My Council colleagues did not share my position, and the motion was not seconded, so no vote took place. I’m disappointed, because I think that we are doing ourselves and our community a disservice. Our present electoral system was established over 40 years ago, and we should be asking ourselves if it continues to deliver the level of service our residents deserve and have come to expect.

2012 Remuneration and Expenses

One of the things I committed to the residents of East Gwillimbury was that I would always strive for transparency and accountability. I am therefore sharing the details of my 2012 Salary and Expenses here. It also appears as part of my message to residents on the Town’s website.

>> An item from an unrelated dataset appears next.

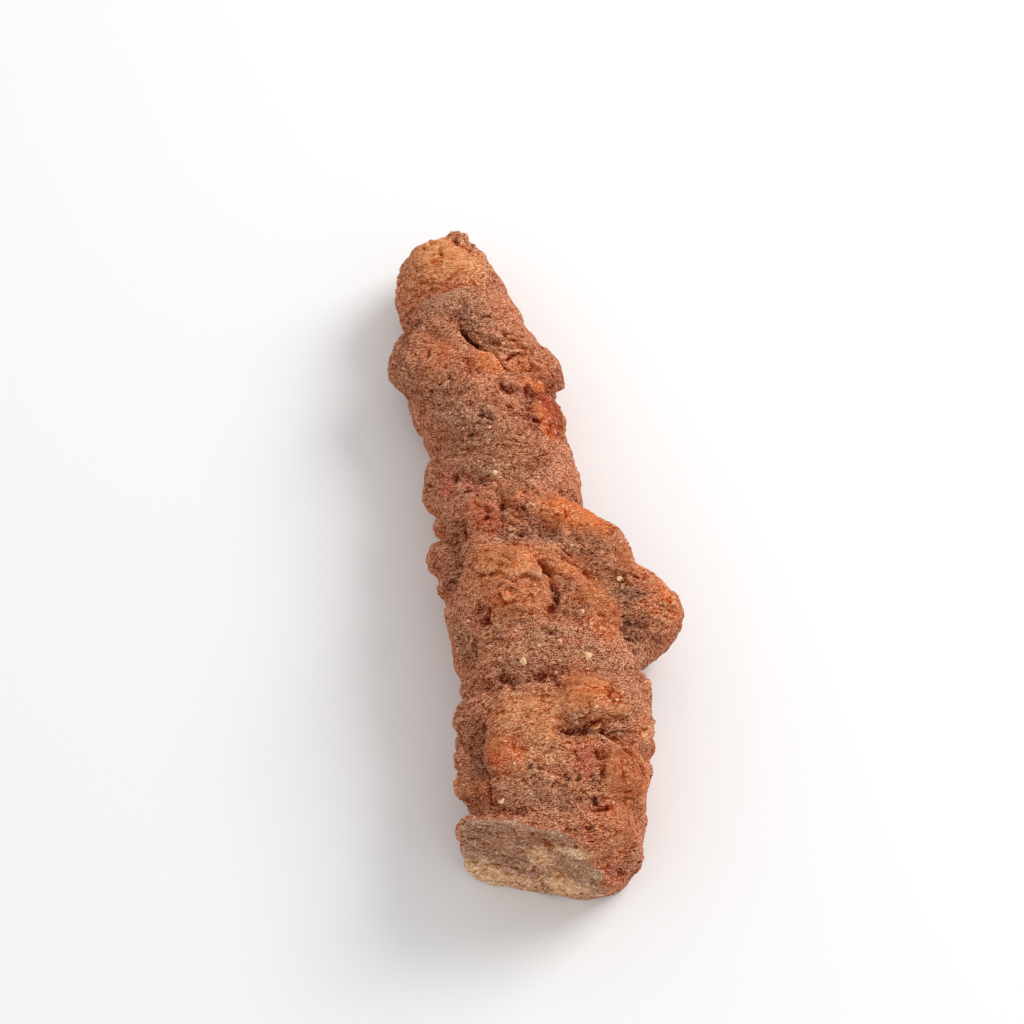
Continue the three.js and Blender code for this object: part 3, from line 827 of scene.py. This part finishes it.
def stoneColour(n, bent):
    # brown to salmon all over, with ragged patches of the other colours, the broken face, and painted shade
    # in the hollows
    shade = {name: linear(code) for name, code in skinColours.items()}
    size = patternSizes
    broad = n.noise(bent, size["broad"], 4, 0.6)
    patch = n.noise(bent, size["patch"], 5, 0.7)
    unsure = n.math("MULTIPLY", n.math("SUBTRACT", patch, 0.5), 3.2)
    colour = n.mix(n.span(broad, 0.36, 0.62), shade["brown"], shade["salmon"])
    colour = n.mix(n.span(patch, 0.46, 0.7, 0, 0.6), colour, shade["pale"])
    stain = n.noise(bent, size["broad"] / 2, 5, 0.7)
    colour = n.mix(n.span(stain, 0.5, 0.66, 0, 0.3), colour, shade["orange"])
    colour = n.mix(n.span(stain, 0.5, 0.34, 0, 0.15), colour, shade["umber"])
    for zone, most in patchCover.items():
        share = n.math("ADD", n.attribute(zone), unsure)
        colour = n.mix(n.span(share, 0.05, 1.15, 0, most), colour, shade[zone])
    face = shade["facePlum"]
    for zone in ("faceTan", "faceGrey"):
        share = n.math("ADD", n.attribute(zone), unsure)
        face = n.mix(n.span(share, 0, 0.9, 0, 0.95), face, shade[zone])
    share = n.add((1, n.attribute("brokenFace")), (0.45, unsure))
    colour = n.mix(n.span(share, 0.35, 0.75), colour, face)
    # painted shade: where the relief sinks into hollows, the colour is mixed towards dark brown
    hollow = n.add(
        (1, n.attribute("broadRelief")), (2, n.attribute("fineRelief")), (0.2, unsure),
        (0.6, n.attribute("brokenFace")),
    )
    return n.mix(n.span(hollow, -0.9, -0.25, 0.22, 0), colour, shade["hollowShade"])


def stoneTone(n, place, bent, across, evenness):
    # above 0 lightens, below 0 darkens
    size, strength = patternSizes, patternStrength
    dashed = n.noise(n.stretch(bent, (0.2, 1, 0.2)), size["dash"], 2, 0.8)
    finest = n.math("ADD", n.noise(place, size["finest"], 2, 0.8), dashed)
    streak = n.noise(across, size["streak"], 5, 0.8)
    grain = n.chance(place, size["grain"])[0]
    crumb = n.math("SUBTRACT", n.chance(bent, size["crumb"])[1], 0.5)
    crumb = n.math("MULTIPLY", n.math("POWER", n.math("ABSOLUTE", crumb), 2), n.math("SIGN", crumb))
    pattern = n.add(
        (strength["finest"], n.math("SUBTRACT", finest, 1)),
        (strength["streak"], n.math("SUBTRACT", streak, 0.5)),
        (strength["grain"], n.math("SUBTRACT", grain, 0.5)), (4 * strength["crumb"], crumb),
    )
    pattern = n.math("MULTIPLY", pattern, n.span(evenness, -0.6, 1, 1.2, 0.45))
    pattern = n.math("MULTIPLY", pattern, n.span(n.noise(bent, size["broad"] / 2, 3), 0.35, 0.65, 0.7, 1.25))
    edge = n.cells(across, size["line"], feature="DISTANCE_TO_EDGE")
    here = n.span(n.noise(place, size["line"], 2), 0.5, 0.6)
    line = n.math("MULTIPLY", n.span(edge, 0.01, 0.07, 1, 0), here)
    layer = n.math("SUBTRACT", n.noise(n.stretch(bent, (0.2, 1, 1)), size["layer"], 4, 0.7), 0.5)
    # painted light and shade: the relief terms lighten bumps and darken hollows, and the crack term darkens
    # along cracks and holes
    tone = n.add(
        (1, pattern), (-strength["line"], line), (-strength["crack"], n.attribute("crack")),
        (strength["fineRelief"], n.attribute("fineRelief")),
        (strength["broadRelief"], n.attribute("broadRelief")),
        (strength["faceLine"], n.math("MULTIPLY", layer, n.attribute("brokenFace"))),
    )
    return n.math("MINIMUM", n.math("MAXIMUM", tone, strength["darkest"]), strength["lightest"])


def gammaOf(n, colour, power):
    node = n.make("ShaderNodeGamma")
    n.plug(colour, node.inputs["Color"])
    node.inputs["Gamma"].default_value = power
    return node.outputs[0]


displayPower = 1 / 2.2          # between linear values and colours as the eye sees them
# how far red, green and blue follow the tone, above 0 and below it
toneSpread = {"MAXIMUM": (0.78, 1.02, 1.1), "MINIMUM": (0.8, 1.08, 1.24)}
deepest = (0.3, 0.11, 0.04)     # no part of the skin is darker than this


def stoneMaterial():
    n = Nodes("ironSandstone")
    place = n.make("ShaderNodeTexCoord").outputs["Object"]
    bent = n.bend(place, patternSizes["bend"], 1.6)
    across = n.stretch(bent, (0.4, 1, 0.4))      # drawn out round the stone
    evenness = n.add((1, n.attribute("smooth")), (1, n.attribute("brokenFace")), (-0.6, n.attribute("sand")))
    tone = stoneTone(n, place, bent, across, evenness)
    # the tone is added to the colour as the eye sees it, so that the darks turn rich and the lights turn pale
    colour = gammaOf(n, stoneColour(n, bent), displayPower)
    for side, spread in toneSpread.items():
        colour = n.vector("ADD", colour, n.vector("MULTIPLY", n.math(side, tone), spread))
    colour = gammaOf(n, n.vector("MAXIMUM", colour, deepest), 1 / displayPower)
    fleck = n.span(n.chance(bent, patternSizes["fleck"])[2], 0.95, 0.98, 0, 0.6)
    fleck = n.math("MULTIPLY", fleck, n.span(n.noise(place, patternSizes["fleckArea"], 2), 0.45, 0.6))
    n.plug(n.mix(fleck, colour, linear(skinColours["fleck"])), n.shader.inputs["Base Color"])

    fine = n.noise(across, patternSizes["streak"], 3, 0.7)
    n.plug(n.span(fine, 0.2, 0.8, *stoneFinish["roughness"]), n.shader.inputs["Roughness"])
    n.shader.inputs["Specular IOR Level"].default_value = stoneFinish["specular"]
    bump = n.make("ShaderNodeBump")
    grain, grainHigh = bumps["grain"]
    crumb, crumbHigh = bumps["crumb"]
    lump, lumpHigh = bumps["lump"]
    height = n.add(
        (grainHigh, n.cells(place, grain)), (crumbHigh, n.cells(bent, crumb)), (bumps["streak"], fine),
        (bumps["finest"], n.noise(place, patternSizes["finest"], 2, 0.8)),
        (lumpHigh, n.noise(place, lump, 3, 0.7)),
    )
    n.plug(height, bump.inputs["Height"])
    n.plug(n.span(evenness, -0.6, 1, *stoneFinish["relief"]), bump.inputs["Strength"])
    bump.inputs["Distance"].default_value = mm
    n.plug(bump.outputs[0], n.shader.inputs["Normal"])
    return n.material


def makeStone():
    stone = makeBlank()
    cutFolds(Skin(stone))
    evenMesh(stone, stoneSettings["fineVoxel"], 1)
    skin = Skin(stone)
    sand = addTexture(skin)
    decimate = stone.modifiers.new("decimate", "DECIMATE")
    decimate.ratio = min(1, stoneSettings["triangles"] / (2 * len(stone.data.polygons)))
    applyModifiers(stone)
    stone.data.materials.append(stoneMaterial())
    for polygon in stone.data.polygons:
        polygon.use_smooth = True
    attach(stone, "root")
    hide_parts("coprolite")
    print("stone shaped with", len(skin.points), "points, kept", len(stone.data.polygons), "faces")
    return skin, sand


# grains and small pebbles that stand a little out of the skin
gritSettings = {
    "count": 900, "radius": (0.14, 0.38), "sunk": 0.45, "flatness": 0.75,
    "colours": ("7a452a", "bd8358", "ecc498"),    # darkest, middle and palest grain
    "lowest": 1.5,             # no grains nearer to the floor than this
    "offSand": 0.15,           # how likely a grain is off the sandy patches
    "pebbleTone": 1.15, "roughness": (0.6, 0.85), "specular": 0.1,
}

# the pebbles that catch the eye: place, radius
pebbles = [
    ((-28.5, -20), 1.0), ((-28.5, 25), 0.9), ((-15.5, 50), 0.6), ((-21, 25), 0.5), ((-21, -40), 0.65),
    ((-50, -35), 0.8), ((-52, 60), 0.5), ((4.5, -5), 0.55), ((6.5, -10), 0.5), ((-19, -50), 0.45),
    ((-26, 5), 0.5), ((-46, 45), 0.35), ((20, -35), 0.4), ((18, -5), 0.4), ((-9, 30), 0.5),
]


def makeGrain(middle, out, radius, corners, faces, first):
    # a jittered twenty-sided grain, flattened against the skin
    shape = []
    for corner in corners:
        spread = Vector(corner) * radius * random.uniform(0.7, 1.2)
        shape.append(middle + spread - out * spread.dot(out) * (1 - gritSettings["flatness"]))
    return shape, [tuple(first + index for index in face) for face in faces]


def gritMaterial():
    darkest, middle, palest = (linear(code) for code in gritSettings["colours"])
    n = Nodes("quartzGrit")
    place = n.make("ShaderNodeTexCoord").outputs["Object"]
    fine = n.noise(place, 0.5, 3, 0.7)
    tone = n.math("ADD", n.attribute("tone"), n.math("SUBTRACT", fine, 0.5))
    colour = n.mix(n.span(tone, 0.1, 0.5), darkest, middle)
    colour = n.mix(n.span(tone, 0.55, 1.0), colour, palest)
    n.plug(colour, n.shader.inputs["Base Color"])
    n.plug(n.span(fine, 0.2, 0.8, *gritSettings["roughness"]), n.shader.inputs["Roughness"])
    n.shader.inputs["Specular IOR Level"].default_value = gritSettings["specular"]
    return n.material


def makeGrit(skin, sand):
    ball = bmesh.new()
    bmesh.ops.create_icosphere(ball, subdivisions=1, radius=1)
    corners = [tuple(corner.co) for corner in ball.verts]
    faces = [[corner.index for corner in face.verts] for face in ball.faces]
    ball.free()

    clear = (breakShare(skin.points) < 0.2) & (skin.points[:, 2] > gritSettings["lowest"])
    likely = np.where(clear, gritSettings["offSand"] + sand ** 2, 0)
    chooser = np.random.default_rng(11)
    picked = chooser.choice(len(skin.points), gritSettings["count"], False, likely / likely.sum())
    least, most = gritSettings["radius"]
    grains = [(index, least + (most - least) * random.random() ** 3) for index in picked]
    for place, radius in pebbles:
        gaps = np.linalg.norm(skin.points - skin.onSkin(place), axis=1)
        grains.append((gaps.argmin(), radius))

    points, sides, tones = [], [], []
    for index, radius in grains:
        out = Vector(skin.normals[index])
        middle = Vector(skin.points[index]) - out * radius * gritSettings["sunk"]
        shape, grainSides = makeGrain(middle, out, radius, corners, faces, len(points))
        points += shape
        sides += grainSides
        tone = gritSettings["pebbleTone"] if radius > most else random.random()
        tones += [tone] * len(shape)
    mesh = bpy.data.meshes.new("grit")
    mesh.from_pydata([point * mm for point in points], [], sides)
    mesh.attributes.new("tone", "FLOAT", "POINT").data.foreach_set("value", tones)
    mesh.materials.append(gritMaterial())
    grit = bpy.data.objects.new("grit", mesh)
    bpy.context.collection.objects.link(grit)
    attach(grit, "root")
    print("grit placed with", len(grains), "grains")


# pale floor
floorSettings = {"size": 6000, "colour": "f4f4f4", "roughness": 0.9}


def makeFloor():
    half = floorSettings["size"] * mm / 2
    mesh = bpy.data.meshes.new("floor")
    corners = [(-half, -half, 0), (half, -half, 0), (half, half, 0), (-half, half, 0)]
    mesh.from_pydata(corners, [], [(0, 1, 2, 3)])
    floor = bpy.data.objects.new("floor", mesh)
    bpy.context.collection.objects.link(floor)
    n = Nodes("paleFloor")
    n.shader.inputs["Base Color"].default_value = linear(floorSettings["colour"])
    n.shader.inputs["Roughness"].default_value = floorSettings["roughness"]
    n.shader.inputs["Specular IOR Level"].default_value = 0.0
    mesh.materials.append(n.material)


# one big soft lamp at the back right, and even light from all round
lightSettings = {
    "turn": 64, "height": 39, "distance": 780, "size": 400, "power": 4.0, "fill": 0.72,
}


def makeLights():
    turn, height = (math.radians(lightSettings[name]) for name in ("turn", "height"))
    way = Vector((math.sin(turn) * math.cos(height), math.cos(turn) * math.cos(height), math.sin(height)))
    data = bpy.data.lights.new("windowLight", "AREA")
    data.shape = "SQUARE"
    data.size = lightSettings["size"] * mm
    data.energy = lightSettings["power"]
    lamp = bpy.data.objects.new("windowLight", data)
    lamp.location = way * lightSettings["distance"] * mm
    lamp.rotation_euler = way.to_track_quat("Z", "Y").to_euler()
    bpy.context.collection.objects.link(lamp)
    world = bpy.data.worlds.new("studio")
    world.use_nodes = True
    background = world.node_tree.nodes["Background"]
    background.inputs["Color"].default_value = (1, 1, 1, 1)
    background.inputs["Strength"].default_value = lightSettings["fill"]
    bpy.context.scene.world = world


cameraSettings = {
    "azimuth": -8, "elevation": 62, "distance": 400, "lens": 85, "sensor": 36, "aim": (-3.5, 4.3, 11),
}


def makeCamera():
    azimuth = math.radians(cameraSettings["azimuth"])
    elevation = math.radians(cameraSettings["elevation"])
    back = Vector((
        math.sin(azimuth) * math.cos(elevation),
        -math.cos(azimuth) * math.cos(elevation),
        math.sin(elevation),
    ))
    data = bpy.data.cameras.new("camera")
    data.lens = cameraSettings["lens"]
    data.sensor_width = cameraSettings["sensor"]
    camera = bpy.data.objects.new("camera", data)
    aim = Vector(cameraSettings["aim"]) * mm
    camera.location = aim + back * cameraSettings["distance"] * mm
    camera.rotation_euler = back.to_track_quat("Z", "Y").to_euler()
    bpy.context.collection.objects.link(camera)
    bpy.context.scene.camera = camera


stoneSkin, sandShare = makeStone()
makeGrit(stoneSkin, sandShare)
makeFloor()
makeLights()
makeCamera()
bpy.context.scene.view_settings.view_transform = "Standard"
print("stage set")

Here are some further details on the key spending categories. I hope they are helpful in reflecting some of the work I do as your representative on Council:

Professional Development
The main expenditures in 2012 were for participation in a Business & Bandwidth conference on high-speed internet in Northern York Region, an Ontario Nature Workshop on Bioregional Planning for Aggregates, and a subscription to Municipal World magazine.

Meeting Expenses
These are travel expenses & other incidental costs incurred as I carry out my duties as Councillor. The largest item here was $75.62 relating to my attendance at an Ontario Power Authority/Association of Muncipalities of Ontario conference to speak about our Thinking Green Development Standards, and to accept a Conservation award on behalf of the Town of East Gwillimbury.

Public Engagement
I participated in several events in 2012, including a Firefighter Retirement dinner, The Family Place Ladies Night, A&B Run for Southlake, LSRCA Foundation Conservation Gala, Dream Halloween in support of 6 York charities, the Chamber of Commerce Awards Gala, Magna Hoedown, and various community dinners and potlucks.

Finally, while it was decided that Blackberries are to be considered a “Corporate Expense”, personally, I think it’s important to disclose that my Blackberry cost $696.21 in 2012.

I welcome any comments or questions you may have.